Establish a local school board for DCPS.
Every other district with mayoral control has a school board. Its members are not fully independent; at least a majority, and sometimes all members, are mayoral appointees. The breadth of their authority is typically similar to the authority they had before mayoral control and so it varies, as school board authorities vary across jurisdictions. But they all meet regularly and publicly, they take public votes, and they allow regular public comment. They typically vote on budgets, school openings and closings, and new school policies. Even if board members are all mayoral appointees, for the sake of school improvement, we need this forum for public discussion.

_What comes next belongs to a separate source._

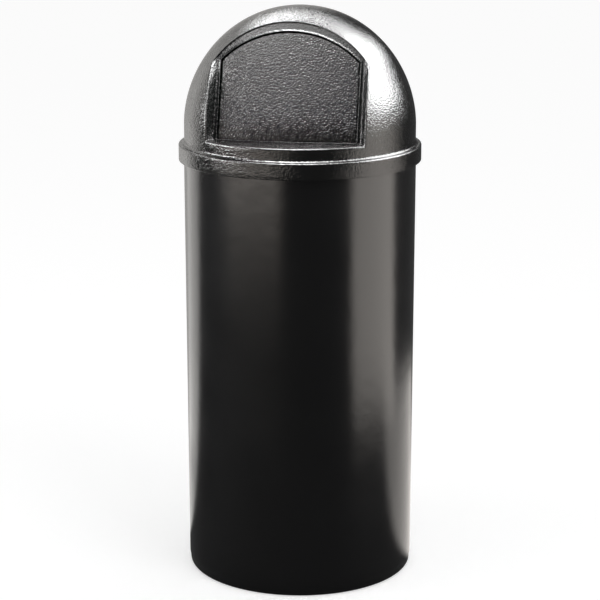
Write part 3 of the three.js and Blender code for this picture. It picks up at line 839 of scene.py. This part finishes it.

Fix the DCPS evaluation system.
The Council should require DCPS and the unions representing teachers and principals to negotiate a new evaluation system, as is done in virtually every district across the country, to address the dysfunctional pressure on staff that currently exists. Current D.C. law prohibits negotiating around evaluations.
Allow the SBOE to hear appeals for wrongful termination.
D.C. teachers are the only public school teachers in the country who can be terminated or denied bonuses of $10,000 or more based on their evaluations. And, along with principals, they are among the few that cannot appeal their termination to an independent school board.
School improvement work is hard, and that’s true regardless of the governance system. There’s no nirvana out there. We need only read the news to know that school boards can bring their own problems (though I’m generally for more democracy, not less). Our education system suffers from lack of transparency and public input. We have created a system that allows problems to be buried rather than solved. It’s way too much about “looking good, not doing good.”
We don’t have to “go back” in order to fix it. There are ways to keep mayoral control while restoring checks and balances and creating vehicles for public input, features that other mayoral control systems never lost.
Ruth Wattenberg is a former Ward 3 representative and president of the State Board of Education.